Blake did not return calls from the Pilot.
Konopatzke said Quality Whitefish encouraged residents to vote and promoted positive dialogue, but it didn't support or oppose candidates. The group will remain active in city affairs, he said.
"Now is where the work begins," he said.
One group suspected of being politically active is the Commission For Fair Land Use And Government (CFLUG). The Pilot received two op-ed pieces from CFLUG — one in February, which protested the 30 percent slope regulation, and another in July, which warned about monetary impacts to the city after a jury ruled in favor of the Waltons in their lawsuit against the city.
Members of the group preferred to remain anonymous, and local Realtor Connie Davis acted as spokesperson. Local attorney Sean Frampton was also a public face for CFLUG, and he attended numerous city council and planning board meetings, speaking out about the slope regulation.
On July 13, three days before the city council's scheduled resolution resisting the jury's decision in the Walton case, Frampton e-mailed 26 people encouraging them to organize and oppose the council at that meeting.
Many of those people later said they were not members of CFLUG but were sympathetic to its cause, and it appears that CFLUG, as an organized group, had faded away by the end of summer.
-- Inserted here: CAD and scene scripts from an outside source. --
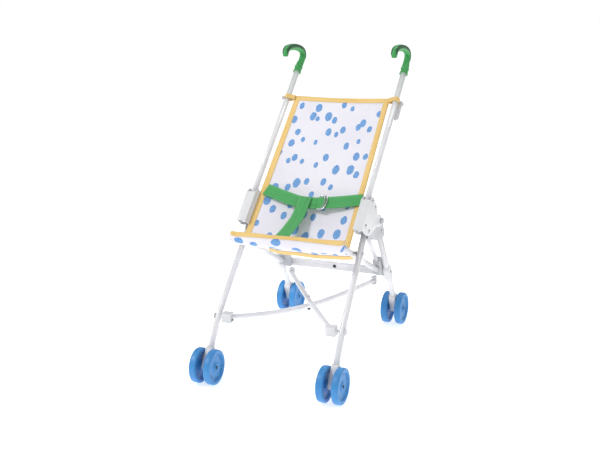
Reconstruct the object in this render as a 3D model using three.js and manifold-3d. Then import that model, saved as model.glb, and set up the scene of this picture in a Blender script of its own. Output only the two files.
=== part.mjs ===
// Folding toy stroller for a doll: tubular side frames, plastic brackets, paired wheels, fabric seat.
// Millimetres, +Z up, +X to the stroller's right seen from the front, +Y toward the handles.
import * as THREE from 'three';
import Module from 'manifold-3d';
import { mergeVertices } from 'three/addons/utils/BufferGeometryUtils.js';

const wasm = await Module();
wasm.setup();

// ---------- driving dimensions ----------
const ORIGIN_Y = 223.9;            // front axle to the middle of the footprint
const WHEEL_RADIUS = 32;
const WHEEL_WIDTH = 13.2;
const WHEEL_SEGMENTS = 24;
const WHEEL_SPACING = 14.05;       // from the leg to the middle of each wheel of a pair
const WHEEL_BORE = 2.9;
const AXLE_RADIUS = 2.5;
const AXLE_Z = WHEEL_RADIUS * Math.cos(Math.PI / WHEEL_SEGMENTS);
const FRONT_AXLE_X = 119.65;
const REAR_AXLE_X = 113.9;
const REAR_AXLE_Y = 367.2;

const TUBE_RADIUS = 5.3;
const TUBE_WALL = 1.1;
const TUBE_SIDES = 12;
const SOCKET_GAP = 0.3;
const RAIL_RADIUS = 5.0;
const STRUT_RADIUS = 3.0;
const ROD_RADIUS = 4.4;

const PUSH_TUBE_X = 113;
const PUSH_START = [172, 261];     // lower rivet of the push tube (y, z)
const PUSH_DIR = [0.759, 0.651];
const PUSH_TUBE_LENGTH = 372;
const GRIP_X = 112;
const GRIP_DEPTH = 7.2;
const GRIP_WIDTH = 6.4;
const GRIP_LINE = [                // hook centre line after the tube end (y, z)
  [466, 512.5], [472.5, 520], [472, 528], [463, 535], [444, 541.5], [420, 545.2], [400, 545.2],
  [389.5, 541.5], [385.6, 534], [385, 530],
];

const LEG_TOP = [113, 231, 281];
const LEG_BEND = [119, 53, 107];
const REAR_LEG_X = 114;
const LEG_PIVOT = [258, 246];
const RAIL_X = 99.5;
const RAIL_FRONT = [103, 244];
const RAIL_PIVOT = [160, 212];
const RAIL_BACK = [315, 124.8];
const STRUT_TOP = [240, 228];
const STRUT_FOOT = [305, 146.5];
const ROD_FRONT = [99, 53, 107];
const ROD_REAR = [89, 316, 105];
const ROD_LIFT = 6.5;                // half the height between the two crossing rods
const ROD_SAG = 11;
const BAR_PIVOT_X = 97;
const BAR_Z = 120;
const BAR_HEIGHT = 17;

const OUTER_PLATE = [121.6, 123.4];
const INNER_PLATE = [104.8, 106.6];
const PANEL_HALF_WIDTH = 91;
const CLOTH = 3;
const STRAP_WIDTH = 25;

const root = new THREE.Group();
root.name = 'doll_stroller';
const frame = new THREE.Group();
frame.name = 'frame';
frame.position.y = -ORIGIN_Y;
root.add(frame);

// ---------- materials ----------
const finish = (color, roughness, metalness = 0) => ({ color, roughness, metalness });
const WHITE_PAINT = finish(0xf1f1f3, 0.35, 0.1);
const BLUE_PLASTIC = finish(0x4b90cf, 0.45);
const GREEN_PLASTIC = finish(0x58a862, 0.5);
const PALE_PLASTIC = finish(0xe3e5e8, 0.45);
const GREY_PLASTIC = finish(0xc3c7cc, 0.5);
const DARK_STEEL = finish(0x3a3c40, 0.4, 0.8);
const BRIGHT_STEEL = finish(0xb9bcc0, 0.3, 0.9);
const CLOTH_WHITE = finish(0xe9e6ef, 0.9);
const STRAP_GREEN = finish(0x5ba766, 0.85);

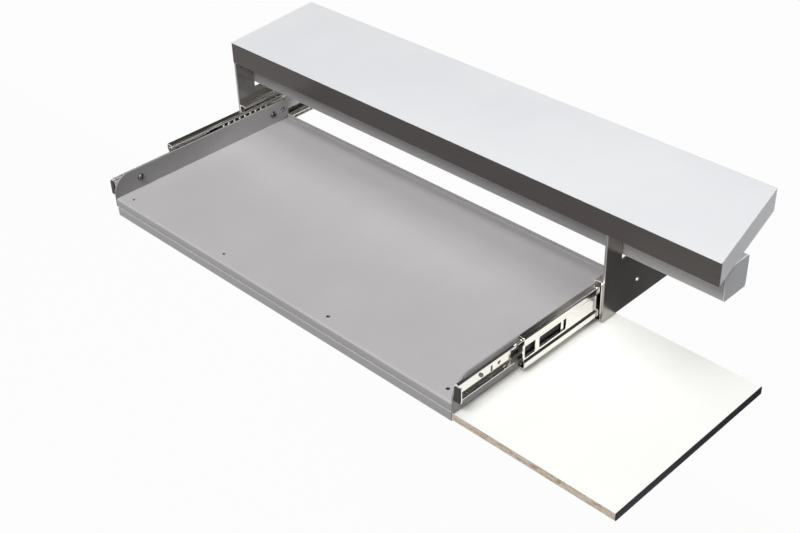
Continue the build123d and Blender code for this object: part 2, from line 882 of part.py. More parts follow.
with BuildPart() as rear_keeper:
    with BuildSketch(facing_right(-rear_half_length)):
        with BuildLine():
            FilletPolyline(
                (keeper_front, hem_bottom - half_guide),
                (keeper_y, hem_bottom - half_guide),
                (keeper_y, floor_underside - 2.0),
                radius=0.8,
            )
        trace(line_width=guide_sheet)
    extrude(amount=2 * rear_half_length)
    with BuildSketch(facing_front(keeper_y + half_guide)):
        with Locations(*[(x, keeper_rivet_z) for x in guide_rivet_x]):
            Circle(rivet_radius + fit_gap)
    extrude(amount=guide_sheet, mode=Mode.SUBTRACT)
save(rear_keeper.part, "rear_keeper")

hem_rivet = rivet(tray_sheet + guide_sheet, 1.0, 0)
hem_planes = [
    Plane(origin=(x, guide_rivet_y, hem_bottom + tray_sheet), z_dir=(0, 0, -1)) for x in guide_rivet_x
]
save(placed(hem_rivet, hem_planes), "front_guide_rivets")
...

Sensible Land Use, on the other hand, has remained active ever since it mailed out a brochure opposed to the critical areas ordinance in September. Local developer Tim Grattan and Florida businessman Pat Fox stepped forward to say they paid for the brochure after SLU was publicly criticized for operating anonymously.
SLU ran numerous large ads in several Flathead newspapers right through the three-week election period opposing the critical areas ordinance. They mailed out a second brochure after the city responded to SLU's first one with a mailer that criticized Grattan personally.
But like CFLUG, SLU never openly supported or opposed any Whitefish candidates and never registered with the state as a political group.